Better path to net-zero

Dr Eric Crampton
Insights Newsletter
19 July, 2024

The government’s draft Emissions Budget gets a few important things right.

It abandons measures like subsidies for electric vehicles that, perhaps counterintuitively, cannot reduce net national emissions.

Every tonne of emissions in the sectors covered by the Emissions Trading Scheme (ETS) requires surrender of a carbon credit. In transport, fuel companies buy and surrender credits on behalf of road users.

Everyone switching to electric vehicles does not reduce the number of carbon credits that the government creates. More carbon credits are left for other sectors to use instead.

Regulations and subsidies targeting emissions already covered by the ETS only change the price of carbon credits and shift where emissions happen.

Also encouragingly, the government has largely resisted pressure to restrict forestry credits.

Our clean ETS recognises that a tonne of carbon dioxide pulled out of the atmosphere by a tree, or by other technologies that may yet emerge, is as good as a tonne of carbon dioxide that was not emitted in the first place.

Reducing global warming requires reducing the concentration of greenhouse gasses in the atmosphere. The balance between reducing emissions and pulling emissions from the atmosphere should depend on what is most cost-effective. The ETS helps discover what is most cost-effective.

Pretending that forests do not sequester carbon would have embedded a fiction into the ETS. The ETS should only care about getting carbon accounting right. If forestry conversion on decent pastoral land causes other problems, those problems should be dealt with directly rather than by skewing the ETS.

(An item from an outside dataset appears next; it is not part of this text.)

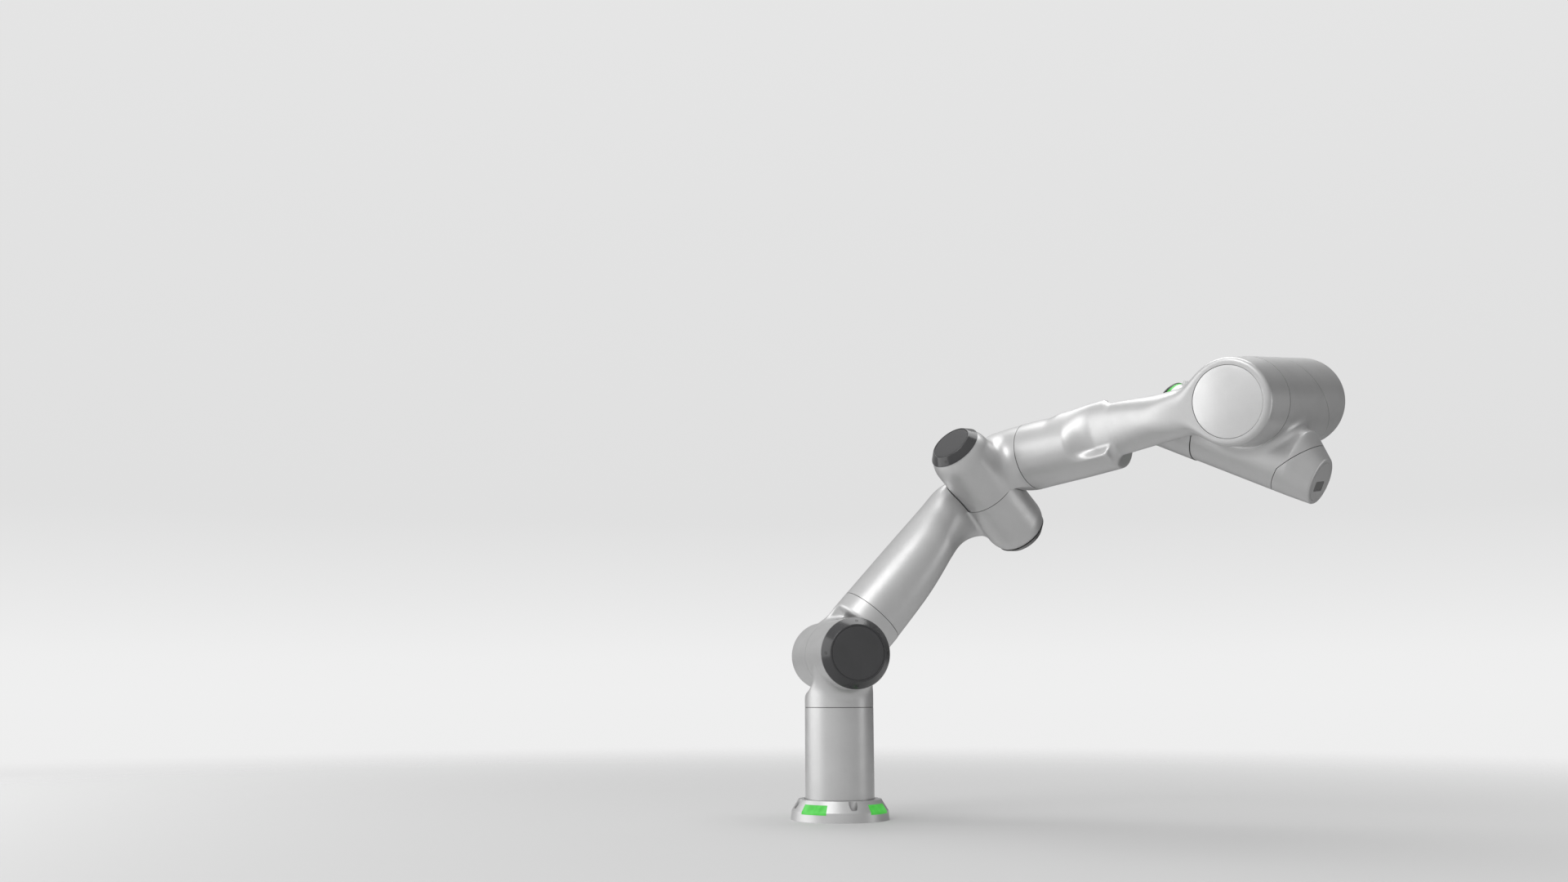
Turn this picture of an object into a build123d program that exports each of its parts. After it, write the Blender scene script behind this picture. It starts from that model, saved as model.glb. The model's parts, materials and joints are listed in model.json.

But a truly ETS-led approach would expand the ETS to cover all emissions that are easily treated as carbon-dioxide equivalents.

Methane is short-lived and does not face a net-zero target. It would not be easy to include it in the ETS. The government will take some time in figuring out the best approach.

Nitrous oxide emissions from synthetic agricultural fertilisers are long-lived and more easily covered by the ETS. While there are real issues to work through, punting this easier set of emissions out into the further future does not build confidence about eventual agricultural emission pricing.

Within the covered sector, the ETS could be usefully strengthened to make it both more credible and more effective. The Initiative has previously suggested ways of ‘bulletproofing’ the ETS.

Revisiting those kinds of proposals would be worthwhile for a government committed to cost-effective approaches for reaching its net-zero goals.